You can always go the traditional route by picking up a how-to book on a programming language or framework. Major publishers like Manning and O'Reilly produce tons of these. But you can also look for less expensive options. Leanpub features self-publishing authors whose knowledge you can acquire for less money, on average. And you can also simply look around Amazon and other booksellers for good deals.
Given that you can find books as cheaply as a few dollars in some cases, let books make up the water in your approach. If you have training dollars left and it's nearly the end of the year, go on a little book-buying spree. You'll make it easier on your self if you keep a running list through the year.
A Wildcard: Developer Tools
I'll offer one last piece of advice on how to spend that training money. This one doesn't really fit into the jar metaphor because it's something of an "outside the box" suggestion.
I'm talking about buying certain sorts of developer tools, like a nicer version of your IDE or a productivity add-in. These usually cost in the tens or hundreds of dollars, making them an inexpensive thing to propose to your employer.
Some employers may (accurately) point out that buying software isn't "training." But you might be surprised. Some will reward you for creative use of the budget and happily spend the money.
Don't Neglect Your Training
Whenever developers ask me for career advice, I emphasize the importance of owning your career. You work from 9 to 5 each day, writing software that adds value to your organization. You'll naturally learn some things as part of that effort, but I wouldn't settle just for that.

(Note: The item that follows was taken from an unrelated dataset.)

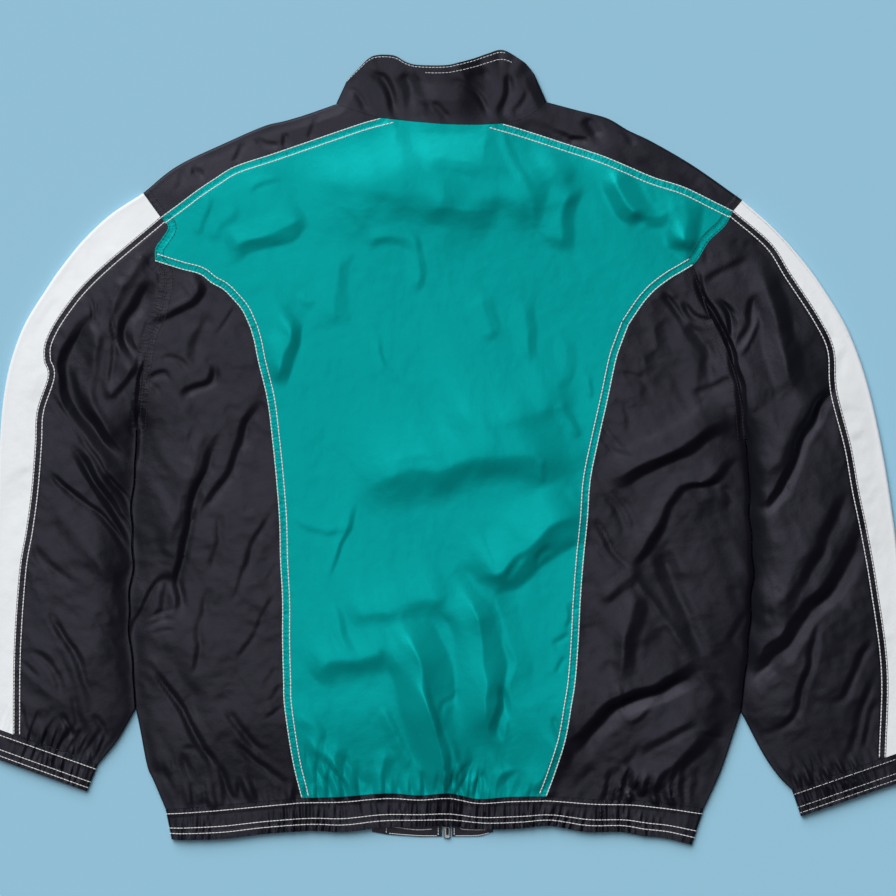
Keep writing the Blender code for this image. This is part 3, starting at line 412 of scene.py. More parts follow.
    ("sharp", -2.2, 4, 3.6, [(227, 736), (246, 758), (268, 772), (290, 794)]),
    ("sharp", -2, 3, 3, [(214, 768), (220, 784), (223, 802)]),
    ("sharp", -2, 10.1, 10.1, [(166, 640), (184, 682), (196, 720)]),
    ("sharp", -0.9, 2, 2, [(269, 582), (279, 564)]),
    ("sharp", -0.9, 2, 2, [(265, 684), (281, 662)]),
    ("sharp", -0.9, 2, 2, [(266, 702), (282, 680)]),
    ("sharp", -0.9, 2, 2, [(264, 719), (283, 704)]),
    ("sharp", -1.3, 4, 4, [(178, 744), (196, 752), (212, 766)]),
    # right side back
    ("sharp", -2, 3.5, 4, [(662, 292), (672, 308), (685, 326)]),
    ("sharp", -2, 5.8, 5.8, [(683, 320), (697, 345), (707, 372), (712, 398)]),
    ("sharp", -2.5, 3.5, 4, [(680, 301), (688, 314), (700, 322), (714, 327)]),
    ("sharp", -1, 3.6, 3.6, [(617, 374), (640, 382), (657, 402)]),
    ("sharp", -0.9, 3.6, 3.6, [(624, 398), (632, 416), (634, 440)]),
    ("sharp", -1.8, 3.6, 4.3, [(694, 399), (716, 392), (740, 385)]),
    ("sharp", 6.1, 14.4, 6.5, [(594, 484), (618, 478), (640, 468), (668, 454), (694, 439), (718, 424),
        (742, 411)]),
    ("sharp", 4.7, 10.1, 4.3, [(627, 567), (641, 548), (657, 523), (673, 501), (686, 486), (703, 482),
        (716, 474), (726, 459), (743, 440)]),
    ("sharp", -1.8, 3, 3.6, [(688, 488), (706, 486), (724, 482)]),
    ("sharp", -1.4, 3, 3, [(589, 520), (604, 535), (616, 550), (632, 569)]),
    ("sharp", -1, 2.5, 2.5, [(591, 538), (600, 549), (612, 558)]),
    ("soft", 1.6, 5, 5, [(632, 566), (655, 600), (676, 635), (692, 665)]),
    ("sharp", -2.9, 6.5, 7.2, [(661, 530), (676, 580), (690, 625), (703, 665)]),
    ("sharp", 3.4, 8.6, 9.4, [(616, 686), (628, 640), (640, 580)]),
    ("sharp", 2.3, 7.2, 6.5, [(594, 602), (618, 584), (644, 566)]),
    ("sharp", -8, 8.6, 7.9, [(706, 664), (684, 682), (660, 694), (634, 704), (608, 720), (586, 742),
        (558, 770)]),
    ("soft", 0.8, 2.2, 2.2, [(616, 681), (622, 702), (629, 726)]),
    ("soft", 0.8, 2.2, 2.2, [(627, 727), (643, 718), (650, 708), (656, 697)]),
    ("sharp", -2.2, 4, 3.6, [(634, 766), (656, 748), (680, 738), (706, 727)]),
    ("sharp", 4.7, 11.5, 6.5, [(620, 802), (656, 778), (690, 752), (729, 716)]),
    ("sharp", -1.7, 4, 4, [(596, 784), (620, 768), (647, 746)]),
    ("sharp", -1.4, 3, 3, [(562, 793), (578, 780), (594, 768)]),
    ("sharp", -1.9, 2.5, 3, [(749, 607), (738, 625), (727, 642)]),
    ("sharp", -1.4, 2.5, 2.5, [(698, 737), (714, 739), (732, 738)]),
    ("sharp", -1.2, 3, 3, [(601, 418), (612, 440), (628, 453)]),
    ("sharp", -1.2, 3, 3, [(599, 436), (614, 454), (634, 461)]),
    ("sharp", -1.2, 4, 4, [(597, 498), (612, 512), (625, 532)]),
    ("sharp", -1.1, 4, 4, [(607, 492), (624, 508), (633, 530)]),
    ("sharp", -1.3, 4, 4, [(722, 484), (728, 500), (727, 516)]),
    ("soft", 2, 10, 10, [(600, 468), (650, 446), (700, 414), (738, 398)]),
    ("soft", 2, 10, 10, [(724, 690), (690, 728), (640, 756)]),
    # right armhole: a deep crease down its seam
    ("sharp", -4.5, 3, 4, [(690, 256), (697, 272), (704, 296), (713, 320), (733, 364), (742, 400),
        (747, 440), (744, 466)]),
    # right sleeve
    ("soft", 6, 22, 75, [(752, 740), (762, 660), (766, 560), (764, 460), (752, 380), (735, 300)]),
    ("sharp", -1.6, 4, 4, [(700, 282), (722, 272), (742, 265), (758, 262)]),
    ("sharp", 5, 11.5, 10.8, [(797, 396), (784, 350), (772, 312), (763, 286), (755, 256)]),
    ("sharp", -3.2, 3.5, 3.5, [(715, 296), (722, 306), (729, 318), (731, 338), (727, 361)]),
    ("sharp", -1.1, 1.8, 1.8, [(729, 310), (736, 322), (743, 334)]),
    ("sharp", -2.6, 4, 4, [(759, 292), (749, 314), (745, 338), (732, 359)]),
    ("soft", 1.2, 2, 2, [(755, 322), (750, 345), (742, 358), (733, 364)]),
    ("sharp", -0.9, 2.5, 2.5, [(709, 246), (708, 264)]),
    ("sharp", -1.3, 4, 4, [(740, 247), (758, 253), (774, 264)]),
    ("sharp", -7, 5.8, 6.5, [(840, 382), (818, 412), (806, 438), (798, 462), (786, 488), (770, 506),
        (750, 515)]),
    ("sharp", -8, 7.9, 8.6, [(864, 518), (850, 556), (832, 590), (808, 618), (784, 644), (762, 672),
        (748, 704)]),
    ("sharp", -2.9, 5.8, 5.8, [(848, 484), (832, 520), (816, 556), (800, 598)]),
    ("sharp", -2.7, 4, 3.6, [(824, 616), (812, 652), (804, 676), (799, 702), (788, 722), (768, 739)]),
    ("sharp", -2.7, 3.6, 3.6, [(874, 636), (862, 662), (850, 686), (842, 704), (826, 709)]),
    ("sharp", -2.2, 4, 4, [(877, 674), (862, 712), (852, 744), (846, 774)]),
    ("sharp", -1.8, 3, 3, [(878, 702), (868, 728), (863, 754)]),
    ("sharp", -1.1, 3, 3, [(784, 660), (770, 676), (763, 692)]),
    ("sharp", -1.1, 3, 3, [(792, 318), (794, 340), (790, 358)]),
    ("sharp", -1.1, 4, 4, [(858, 560), (846, 586), (836, 610)]),
    ("soft", 2.6, 12, 12, [(812, 380), (786, 440), (762, 486)]),
    ("soft", 2.4, 11, 11, [(836, 486), (800, 556), (768, 622)]),
    # stripes
    ("sharp", -0.9, 4, 4, [(755, 203), (766, 216), (777, 232)]),
    ("sharp", -1.2, 5, 5, [(788, 238), (804, 260), (817, 284)]),
    ("sharp", -1.2, 5, 5, [(829, 298), (834, 324), (832, 352)]),
    ("sharp", -1.2, 5, 5, [(848, 346), (842, 362), (838, 378)]),
    ("sharp", -0.6, 6, 6, [(120, 214), (104, 236), (84, 262)]),
    ("sharp", -0.6, 6, 6, [(54, 292), (40, 320), (30, 350)]),
]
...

Your employer has no particular obligation to train you and to keep your skills competitive. You need to do that, by keeping up with trends and picking up new skills. And you need to do that whether your employer offers you help or not. So if your employer does offer you this help? It's an absolute no-brainer. Use the jar metaphor to spend every penny of your training budget just as you'd contribute to your retirement savings to match your employee contribution.